**** MATERIALS PROVIDED ****
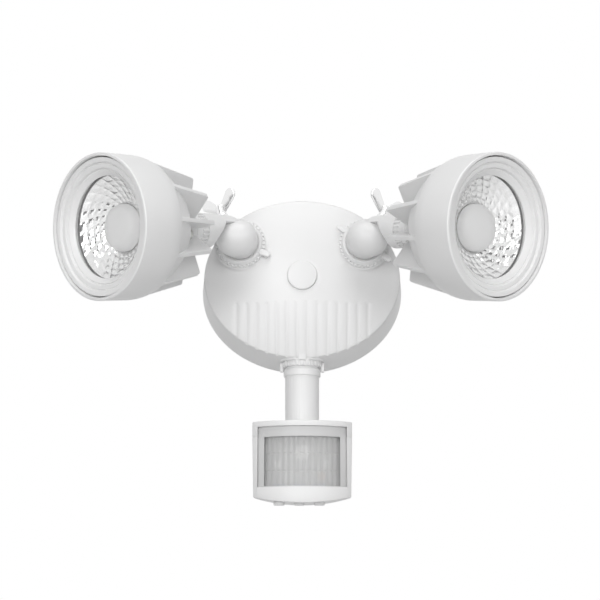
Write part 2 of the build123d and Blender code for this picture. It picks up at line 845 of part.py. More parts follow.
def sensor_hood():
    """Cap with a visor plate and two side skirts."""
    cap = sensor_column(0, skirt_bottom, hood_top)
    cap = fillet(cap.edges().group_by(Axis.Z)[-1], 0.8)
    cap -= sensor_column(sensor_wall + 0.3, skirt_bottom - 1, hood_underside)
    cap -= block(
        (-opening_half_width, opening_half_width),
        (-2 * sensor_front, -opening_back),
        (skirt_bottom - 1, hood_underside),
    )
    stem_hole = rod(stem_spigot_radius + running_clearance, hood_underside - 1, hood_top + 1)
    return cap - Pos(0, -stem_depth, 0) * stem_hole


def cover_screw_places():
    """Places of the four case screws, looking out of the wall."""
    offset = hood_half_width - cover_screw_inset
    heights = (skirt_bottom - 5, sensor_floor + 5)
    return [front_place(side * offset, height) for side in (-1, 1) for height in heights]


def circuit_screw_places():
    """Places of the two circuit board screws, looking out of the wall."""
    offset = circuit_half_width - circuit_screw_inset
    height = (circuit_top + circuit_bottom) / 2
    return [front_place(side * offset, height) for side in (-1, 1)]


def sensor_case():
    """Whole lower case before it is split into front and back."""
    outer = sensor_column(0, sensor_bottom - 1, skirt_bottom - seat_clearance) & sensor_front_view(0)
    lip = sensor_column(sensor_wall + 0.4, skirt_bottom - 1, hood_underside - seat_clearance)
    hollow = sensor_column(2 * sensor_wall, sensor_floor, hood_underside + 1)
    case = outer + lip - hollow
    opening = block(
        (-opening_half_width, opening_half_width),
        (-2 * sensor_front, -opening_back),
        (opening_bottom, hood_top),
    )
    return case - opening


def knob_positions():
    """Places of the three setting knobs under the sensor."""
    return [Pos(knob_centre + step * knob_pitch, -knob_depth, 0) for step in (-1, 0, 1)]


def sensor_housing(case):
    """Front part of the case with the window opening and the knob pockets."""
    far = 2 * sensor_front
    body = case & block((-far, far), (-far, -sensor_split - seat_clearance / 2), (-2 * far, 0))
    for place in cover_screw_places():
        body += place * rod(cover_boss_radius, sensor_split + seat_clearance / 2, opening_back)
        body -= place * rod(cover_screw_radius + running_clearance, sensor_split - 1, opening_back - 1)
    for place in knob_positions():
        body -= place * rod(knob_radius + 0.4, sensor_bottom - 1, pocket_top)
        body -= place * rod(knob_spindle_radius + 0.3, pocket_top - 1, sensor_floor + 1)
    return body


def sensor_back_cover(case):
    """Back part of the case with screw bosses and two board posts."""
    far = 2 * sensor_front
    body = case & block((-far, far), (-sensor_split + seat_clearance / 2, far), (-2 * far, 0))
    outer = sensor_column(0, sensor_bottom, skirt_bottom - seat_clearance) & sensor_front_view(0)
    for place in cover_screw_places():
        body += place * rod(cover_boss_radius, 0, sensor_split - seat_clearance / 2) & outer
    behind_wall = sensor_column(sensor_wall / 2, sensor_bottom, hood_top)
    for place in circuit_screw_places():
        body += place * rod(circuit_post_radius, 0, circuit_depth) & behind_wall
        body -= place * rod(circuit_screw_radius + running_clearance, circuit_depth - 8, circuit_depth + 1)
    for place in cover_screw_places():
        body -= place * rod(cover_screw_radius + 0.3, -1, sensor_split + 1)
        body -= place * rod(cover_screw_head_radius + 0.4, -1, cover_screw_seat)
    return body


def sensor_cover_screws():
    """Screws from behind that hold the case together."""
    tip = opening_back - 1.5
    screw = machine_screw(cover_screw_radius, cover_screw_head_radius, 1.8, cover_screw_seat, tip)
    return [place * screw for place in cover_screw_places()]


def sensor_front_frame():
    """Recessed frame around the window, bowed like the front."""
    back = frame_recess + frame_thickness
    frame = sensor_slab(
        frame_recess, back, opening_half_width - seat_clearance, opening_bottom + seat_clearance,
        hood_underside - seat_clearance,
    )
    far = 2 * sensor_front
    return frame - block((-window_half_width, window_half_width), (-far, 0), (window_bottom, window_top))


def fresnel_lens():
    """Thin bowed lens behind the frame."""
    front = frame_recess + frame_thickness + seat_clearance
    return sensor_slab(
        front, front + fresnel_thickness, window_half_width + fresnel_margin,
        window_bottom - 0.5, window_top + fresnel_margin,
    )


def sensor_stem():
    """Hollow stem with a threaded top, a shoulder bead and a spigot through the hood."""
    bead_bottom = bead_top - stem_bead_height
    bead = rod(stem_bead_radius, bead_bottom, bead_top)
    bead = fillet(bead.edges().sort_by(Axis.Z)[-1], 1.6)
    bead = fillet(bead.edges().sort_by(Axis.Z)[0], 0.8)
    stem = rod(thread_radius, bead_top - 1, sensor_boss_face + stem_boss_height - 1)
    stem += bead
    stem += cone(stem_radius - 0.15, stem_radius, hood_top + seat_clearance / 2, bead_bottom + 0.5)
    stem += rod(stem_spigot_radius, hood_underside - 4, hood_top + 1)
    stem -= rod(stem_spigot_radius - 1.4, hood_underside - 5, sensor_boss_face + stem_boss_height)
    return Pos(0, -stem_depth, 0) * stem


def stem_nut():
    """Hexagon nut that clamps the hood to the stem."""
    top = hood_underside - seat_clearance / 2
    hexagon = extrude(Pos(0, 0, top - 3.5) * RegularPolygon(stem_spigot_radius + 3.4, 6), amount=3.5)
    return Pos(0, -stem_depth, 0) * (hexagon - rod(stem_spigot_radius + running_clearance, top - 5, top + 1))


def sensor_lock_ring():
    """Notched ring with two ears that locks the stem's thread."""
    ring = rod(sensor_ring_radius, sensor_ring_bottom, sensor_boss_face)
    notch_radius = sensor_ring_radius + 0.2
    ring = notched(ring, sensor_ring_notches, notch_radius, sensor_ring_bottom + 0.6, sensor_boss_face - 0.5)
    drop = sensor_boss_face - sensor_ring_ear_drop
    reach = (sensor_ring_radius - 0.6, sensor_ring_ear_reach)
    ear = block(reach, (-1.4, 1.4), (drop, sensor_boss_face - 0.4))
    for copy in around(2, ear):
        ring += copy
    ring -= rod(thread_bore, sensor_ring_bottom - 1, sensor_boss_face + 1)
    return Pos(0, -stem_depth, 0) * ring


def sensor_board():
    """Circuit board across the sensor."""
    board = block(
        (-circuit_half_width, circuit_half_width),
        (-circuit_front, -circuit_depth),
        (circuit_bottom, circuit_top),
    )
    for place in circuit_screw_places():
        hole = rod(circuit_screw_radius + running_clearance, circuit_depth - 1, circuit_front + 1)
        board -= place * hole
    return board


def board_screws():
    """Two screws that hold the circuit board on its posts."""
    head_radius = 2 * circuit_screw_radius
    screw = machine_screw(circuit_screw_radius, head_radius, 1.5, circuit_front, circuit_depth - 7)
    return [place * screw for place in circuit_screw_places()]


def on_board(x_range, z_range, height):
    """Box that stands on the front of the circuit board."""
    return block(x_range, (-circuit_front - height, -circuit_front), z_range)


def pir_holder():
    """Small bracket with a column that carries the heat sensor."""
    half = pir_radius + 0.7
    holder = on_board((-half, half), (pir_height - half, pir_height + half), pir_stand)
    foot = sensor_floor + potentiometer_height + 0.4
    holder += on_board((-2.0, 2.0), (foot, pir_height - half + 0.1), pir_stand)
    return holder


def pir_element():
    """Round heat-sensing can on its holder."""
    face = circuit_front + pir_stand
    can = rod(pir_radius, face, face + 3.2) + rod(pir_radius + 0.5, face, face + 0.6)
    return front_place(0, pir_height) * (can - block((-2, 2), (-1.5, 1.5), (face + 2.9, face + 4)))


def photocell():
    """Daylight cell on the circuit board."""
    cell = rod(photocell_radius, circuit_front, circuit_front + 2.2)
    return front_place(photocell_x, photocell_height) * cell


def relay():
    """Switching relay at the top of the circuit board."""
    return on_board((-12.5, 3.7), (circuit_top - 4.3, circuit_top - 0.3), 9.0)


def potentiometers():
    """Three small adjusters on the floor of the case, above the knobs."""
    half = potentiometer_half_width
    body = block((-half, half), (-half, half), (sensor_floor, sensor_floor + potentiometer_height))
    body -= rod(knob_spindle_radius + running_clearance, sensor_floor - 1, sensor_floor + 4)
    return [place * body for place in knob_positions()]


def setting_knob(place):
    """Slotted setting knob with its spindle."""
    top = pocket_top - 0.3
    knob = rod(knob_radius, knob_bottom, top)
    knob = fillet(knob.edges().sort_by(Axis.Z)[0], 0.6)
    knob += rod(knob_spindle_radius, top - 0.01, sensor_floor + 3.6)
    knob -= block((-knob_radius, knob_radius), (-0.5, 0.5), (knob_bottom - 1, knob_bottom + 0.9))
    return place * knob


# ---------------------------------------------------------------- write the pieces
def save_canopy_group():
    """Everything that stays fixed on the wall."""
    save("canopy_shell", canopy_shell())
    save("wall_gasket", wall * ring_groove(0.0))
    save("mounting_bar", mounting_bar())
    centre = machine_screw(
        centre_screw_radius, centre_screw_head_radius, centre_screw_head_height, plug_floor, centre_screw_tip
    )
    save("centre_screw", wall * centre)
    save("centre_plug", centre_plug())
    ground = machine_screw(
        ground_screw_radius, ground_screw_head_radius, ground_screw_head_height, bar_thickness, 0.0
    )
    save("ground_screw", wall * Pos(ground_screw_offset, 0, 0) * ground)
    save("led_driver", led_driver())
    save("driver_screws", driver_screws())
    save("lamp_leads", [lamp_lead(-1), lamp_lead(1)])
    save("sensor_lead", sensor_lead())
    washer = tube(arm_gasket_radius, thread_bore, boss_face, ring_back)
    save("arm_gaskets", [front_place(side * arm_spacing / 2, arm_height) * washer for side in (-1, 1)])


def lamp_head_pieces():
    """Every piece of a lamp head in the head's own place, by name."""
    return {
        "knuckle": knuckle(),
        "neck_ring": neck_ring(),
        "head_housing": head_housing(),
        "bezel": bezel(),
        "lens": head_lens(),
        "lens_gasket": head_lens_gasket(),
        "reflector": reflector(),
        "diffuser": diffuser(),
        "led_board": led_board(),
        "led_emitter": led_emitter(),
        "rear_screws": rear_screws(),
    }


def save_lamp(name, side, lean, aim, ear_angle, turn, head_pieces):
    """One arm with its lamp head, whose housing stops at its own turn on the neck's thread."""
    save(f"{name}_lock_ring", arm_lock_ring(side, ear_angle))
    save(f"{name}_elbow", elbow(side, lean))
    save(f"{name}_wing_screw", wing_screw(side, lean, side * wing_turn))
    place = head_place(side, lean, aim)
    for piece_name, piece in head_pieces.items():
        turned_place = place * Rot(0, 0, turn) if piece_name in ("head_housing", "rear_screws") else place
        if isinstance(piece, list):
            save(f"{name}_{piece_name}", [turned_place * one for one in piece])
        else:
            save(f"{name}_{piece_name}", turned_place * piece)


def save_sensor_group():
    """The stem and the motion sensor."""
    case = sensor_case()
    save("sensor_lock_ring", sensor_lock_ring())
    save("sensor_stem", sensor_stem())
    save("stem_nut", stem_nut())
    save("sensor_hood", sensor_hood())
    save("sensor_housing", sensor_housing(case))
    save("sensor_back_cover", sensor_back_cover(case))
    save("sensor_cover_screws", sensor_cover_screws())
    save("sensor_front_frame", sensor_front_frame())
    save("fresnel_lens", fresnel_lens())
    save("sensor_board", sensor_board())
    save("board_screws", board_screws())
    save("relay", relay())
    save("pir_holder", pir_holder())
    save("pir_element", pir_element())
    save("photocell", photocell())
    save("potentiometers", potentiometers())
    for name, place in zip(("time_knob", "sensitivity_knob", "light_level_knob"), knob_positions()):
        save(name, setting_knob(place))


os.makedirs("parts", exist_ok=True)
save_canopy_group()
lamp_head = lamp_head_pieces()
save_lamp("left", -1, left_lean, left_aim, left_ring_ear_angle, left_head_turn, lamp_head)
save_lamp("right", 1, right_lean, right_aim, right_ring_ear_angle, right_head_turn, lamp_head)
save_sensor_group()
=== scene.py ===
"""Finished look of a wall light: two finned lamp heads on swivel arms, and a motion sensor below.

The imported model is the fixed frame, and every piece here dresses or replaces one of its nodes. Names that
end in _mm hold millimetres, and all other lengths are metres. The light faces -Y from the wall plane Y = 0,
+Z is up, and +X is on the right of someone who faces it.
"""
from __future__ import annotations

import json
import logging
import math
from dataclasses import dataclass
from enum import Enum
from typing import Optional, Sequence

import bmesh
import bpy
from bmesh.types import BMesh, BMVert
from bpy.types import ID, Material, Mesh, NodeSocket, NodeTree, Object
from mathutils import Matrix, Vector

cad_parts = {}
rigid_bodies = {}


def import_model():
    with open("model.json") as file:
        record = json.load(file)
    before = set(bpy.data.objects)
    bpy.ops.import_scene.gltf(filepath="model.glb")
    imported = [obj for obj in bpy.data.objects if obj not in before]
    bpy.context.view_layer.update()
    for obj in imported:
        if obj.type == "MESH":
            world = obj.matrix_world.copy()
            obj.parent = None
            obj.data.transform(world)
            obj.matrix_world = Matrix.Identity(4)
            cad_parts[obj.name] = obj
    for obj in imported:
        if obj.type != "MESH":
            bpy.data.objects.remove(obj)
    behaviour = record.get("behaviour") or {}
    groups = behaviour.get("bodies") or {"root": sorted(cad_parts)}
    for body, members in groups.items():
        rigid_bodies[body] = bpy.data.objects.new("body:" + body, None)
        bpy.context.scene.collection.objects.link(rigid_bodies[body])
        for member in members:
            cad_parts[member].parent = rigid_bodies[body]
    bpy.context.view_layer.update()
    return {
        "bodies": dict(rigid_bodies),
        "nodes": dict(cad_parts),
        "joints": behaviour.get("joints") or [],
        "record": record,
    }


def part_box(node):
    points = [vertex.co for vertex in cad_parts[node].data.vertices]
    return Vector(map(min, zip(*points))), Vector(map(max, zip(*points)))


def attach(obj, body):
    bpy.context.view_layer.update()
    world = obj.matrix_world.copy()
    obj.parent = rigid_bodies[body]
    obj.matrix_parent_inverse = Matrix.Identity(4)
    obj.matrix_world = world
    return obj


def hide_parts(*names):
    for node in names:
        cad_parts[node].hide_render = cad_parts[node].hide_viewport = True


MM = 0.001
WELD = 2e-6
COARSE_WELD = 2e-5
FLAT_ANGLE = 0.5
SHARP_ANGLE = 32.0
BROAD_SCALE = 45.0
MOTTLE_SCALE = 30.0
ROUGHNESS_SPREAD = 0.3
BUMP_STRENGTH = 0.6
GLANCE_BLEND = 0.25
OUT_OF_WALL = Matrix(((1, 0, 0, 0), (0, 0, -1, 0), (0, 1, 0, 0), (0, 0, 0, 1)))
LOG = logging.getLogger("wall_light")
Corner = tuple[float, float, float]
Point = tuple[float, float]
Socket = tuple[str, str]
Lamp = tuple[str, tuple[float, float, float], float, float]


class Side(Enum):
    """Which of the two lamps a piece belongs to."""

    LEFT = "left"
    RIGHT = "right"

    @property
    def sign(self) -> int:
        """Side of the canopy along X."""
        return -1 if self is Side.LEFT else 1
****
**** MATERIALS PROVIDED ****
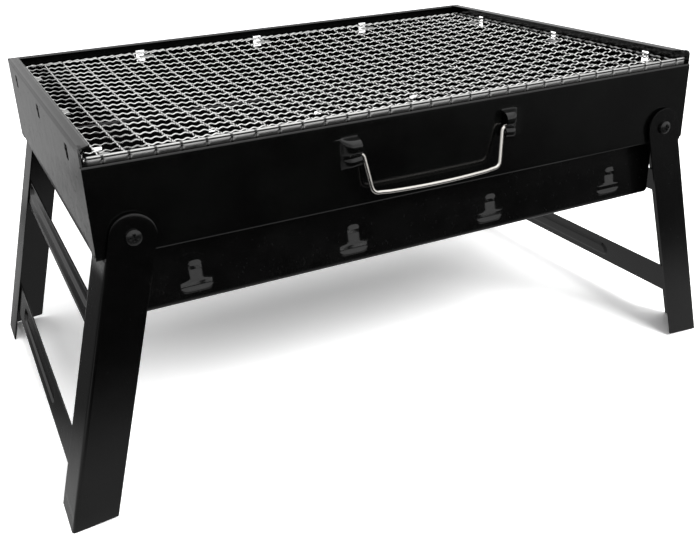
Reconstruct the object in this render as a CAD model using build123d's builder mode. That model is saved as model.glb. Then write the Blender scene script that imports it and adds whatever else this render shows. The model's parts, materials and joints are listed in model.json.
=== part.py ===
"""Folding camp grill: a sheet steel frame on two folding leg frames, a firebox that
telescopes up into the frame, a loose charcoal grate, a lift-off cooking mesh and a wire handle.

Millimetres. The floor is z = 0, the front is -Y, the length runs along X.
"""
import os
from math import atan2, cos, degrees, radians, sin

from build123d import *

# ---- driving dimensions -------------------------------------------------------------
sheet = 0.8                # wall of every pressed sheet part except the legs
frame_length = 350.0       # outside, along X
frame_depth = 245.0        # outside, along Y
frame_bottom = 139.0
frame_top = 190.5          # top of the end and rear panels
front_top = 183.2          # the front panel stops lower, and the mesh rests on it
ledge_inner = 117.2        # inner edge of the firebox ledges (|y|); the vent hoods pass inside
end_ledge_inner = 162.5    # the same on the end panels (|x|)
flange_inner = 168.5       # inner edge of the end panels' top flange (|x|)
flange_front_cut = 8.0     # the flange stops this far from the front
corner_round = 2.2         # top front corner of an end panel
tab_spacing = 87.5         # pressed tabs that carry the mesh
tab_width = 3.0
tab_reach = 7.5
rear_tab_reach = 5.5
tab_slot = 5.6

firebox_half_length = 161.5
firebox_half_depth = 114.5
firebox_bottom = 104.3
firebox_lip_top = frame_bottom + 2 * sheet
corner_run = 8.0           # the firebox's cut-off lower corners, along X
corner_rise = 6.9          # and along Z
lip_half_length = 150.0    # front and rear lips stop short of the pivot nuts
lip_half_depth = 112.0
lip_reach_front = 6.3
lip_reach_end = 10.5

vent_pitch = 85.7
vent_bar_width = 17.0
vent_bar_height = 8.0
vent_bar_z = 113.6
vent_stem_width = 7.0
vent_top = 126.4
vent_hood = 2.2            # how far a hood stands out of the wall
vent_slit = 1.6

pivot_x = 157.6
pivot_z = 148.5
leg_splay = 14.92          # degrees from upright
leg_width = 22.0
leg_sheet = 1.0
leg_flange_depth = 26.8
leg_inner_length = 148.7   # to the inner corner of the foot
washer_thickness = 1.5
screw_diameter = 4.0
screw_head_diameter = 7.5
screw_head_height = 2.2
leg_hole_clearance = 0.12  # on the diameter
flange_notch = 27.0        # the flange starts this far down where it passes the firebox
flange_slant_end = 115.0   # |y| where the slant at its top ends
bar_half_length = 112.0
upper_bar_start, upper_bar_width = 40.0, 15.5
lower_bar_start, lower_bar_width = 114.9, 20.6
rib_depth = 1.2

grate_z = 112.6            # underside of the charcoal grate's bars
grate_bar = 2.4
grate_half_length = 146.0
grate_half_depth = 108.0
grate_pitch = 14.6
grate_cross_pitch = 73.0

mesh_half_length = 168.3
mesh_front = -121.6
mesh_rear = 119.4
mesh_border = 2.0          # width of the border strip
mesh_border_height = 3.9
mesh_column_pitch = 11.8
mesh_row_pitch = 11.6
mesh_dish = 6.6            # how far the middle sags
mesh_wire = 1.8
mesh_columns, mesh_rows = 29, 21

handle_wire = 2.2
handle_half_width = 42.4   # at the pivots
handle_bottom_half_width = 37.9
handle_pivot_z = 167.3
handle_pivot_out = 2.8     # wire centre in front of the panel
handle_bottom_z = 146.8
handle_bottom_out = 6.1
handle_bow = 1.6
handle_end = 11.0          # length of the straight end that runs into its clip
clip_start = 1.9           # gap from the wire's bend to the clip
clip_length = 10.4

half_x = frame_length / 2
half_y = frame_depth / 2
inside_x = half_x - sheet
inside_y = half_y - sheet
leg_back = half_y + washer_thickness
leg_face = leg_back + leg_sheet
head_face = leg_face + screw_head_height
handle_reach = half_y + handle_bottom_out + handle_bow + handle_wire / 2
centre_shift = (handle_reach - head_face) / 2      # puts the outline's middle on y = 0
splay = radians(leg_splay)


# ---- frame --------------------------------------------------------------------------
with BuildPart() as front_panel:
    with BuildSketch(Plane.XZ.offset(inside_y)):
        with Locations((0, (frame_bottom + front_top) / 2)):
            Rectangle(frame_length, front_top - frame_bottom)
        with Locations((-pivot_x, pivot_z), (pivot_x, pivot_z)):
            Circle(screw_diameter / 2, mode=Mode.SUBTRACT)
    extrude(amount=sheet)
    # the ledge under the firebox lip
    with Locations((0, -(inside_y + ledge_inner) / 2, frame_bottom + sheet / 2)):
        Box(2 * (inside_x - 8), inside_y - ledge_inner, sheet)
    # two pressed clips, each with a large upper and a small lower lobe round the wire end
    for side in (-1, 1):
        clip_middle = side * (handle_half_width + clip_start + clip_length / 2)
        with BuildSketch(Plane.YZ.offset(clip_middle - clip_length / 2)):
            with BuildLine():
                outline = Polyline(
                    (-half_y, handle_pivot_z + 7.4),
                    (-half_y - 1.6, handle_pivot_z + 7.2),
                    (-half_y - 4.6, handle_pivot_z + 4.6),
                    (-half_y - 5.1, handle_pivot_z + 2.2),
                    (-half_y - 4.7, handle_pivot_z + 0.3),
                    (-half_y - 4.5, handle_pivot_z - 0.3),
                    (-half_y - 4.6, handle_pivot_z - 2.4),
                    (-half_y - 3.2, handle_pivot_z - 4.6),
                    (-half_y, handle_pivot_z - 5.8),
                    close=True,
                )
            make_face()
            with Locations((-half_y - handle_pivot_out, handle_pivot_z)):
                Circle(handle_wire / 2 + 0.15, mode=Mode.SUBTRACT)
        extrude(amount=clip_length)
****
**** MATERIALS PROVIDED ****
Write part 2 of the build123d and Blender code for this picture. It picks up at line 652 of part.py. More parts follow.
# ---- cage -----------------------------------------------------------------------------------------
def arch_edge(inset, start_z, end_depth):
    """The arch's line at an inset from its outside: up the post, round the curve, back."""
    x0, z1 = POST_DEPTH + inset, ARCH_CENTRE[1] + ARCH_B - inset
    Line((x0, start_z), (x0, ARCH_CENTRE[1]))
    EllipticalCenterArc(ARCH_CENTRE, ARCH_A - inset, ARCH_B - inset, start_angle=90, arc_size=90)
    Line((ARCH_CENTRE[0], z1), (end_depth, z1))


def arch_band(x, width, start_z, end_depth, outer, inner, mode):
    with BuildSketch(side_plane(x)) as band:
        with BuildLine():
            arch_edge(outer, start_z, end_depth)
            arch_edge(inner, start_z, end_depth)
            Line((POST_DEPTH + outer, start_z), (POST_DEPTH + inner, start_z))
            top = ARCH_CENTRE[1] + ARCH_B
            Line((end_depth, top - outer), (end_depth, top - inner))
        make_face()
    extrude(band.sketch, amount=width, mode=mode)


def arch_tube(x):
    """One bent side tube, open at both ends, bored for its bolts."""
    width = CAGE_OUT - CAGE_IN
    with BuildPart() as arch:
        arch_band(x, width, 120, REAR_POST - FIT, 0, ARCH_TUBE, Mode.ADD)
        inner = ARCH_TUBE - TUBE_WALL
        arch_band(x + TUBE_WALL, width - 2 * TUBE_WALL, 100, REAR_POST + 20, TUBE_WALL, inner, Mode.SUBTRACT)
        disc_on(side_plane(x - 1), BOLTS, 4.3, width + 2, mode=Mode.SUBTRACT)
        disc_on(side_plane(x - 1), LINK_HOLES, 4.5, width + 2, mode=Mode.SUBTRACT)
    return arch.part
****
CHALLENGE | Proceeding from the line containing "right_ring_ear_angle, right_head_turn, lamp_head)" through the line containing "obj.data.transform(world)", transcribe the lines above exactly, both end lines included.

FINISHED TASK |
save_lamp("right", 1, right_lean, right_aim, right_ring_ear_angle, right_head_turn, lamp_head)
save_sensor_group()
=== scene.py ===
"""Finished look of a wall light: two finned lamp heads on swivel arms, and a motion sensor below.

The imported model is the fixed frame, and every piece here dresses or replaces one of its nodes. Names that
end in _mm hold millimetres, and all other lengths are metres. The light faces -Y from the wall plane Y = 0,
+Z is up, and +X is on the right of someone who faces it.
"""
from __future__ import annotations

import json
import logging
import math
from dataclasses import dataclass
from enum import Enum
from typing import Optional, Sequence

import bmesh
import bpy
from bmesh.types import BMesh, BMVert
from bpy.types import ID, Material, Mesh, NodeSocket, NodeTree, Object
from mathutils import Matrix, Vector

cad_parts = {}
rigid_bodies = {}


def import_model():
    with open("model.json") as file:
        record = json.load(file)
    before = set(bpy.data.objects)
    bpy.ops.import_scene.gltf(filepath="model.glb")
    imported = [obj for obj in bpy.data.objects if obj not in before]
    bpy.context.view_layer.update()
    for obj in imported:
        if obj.type == "MESH":
            world = obj.matrix_world.copy()
            obj.parent = None
            obj.data.transform(world)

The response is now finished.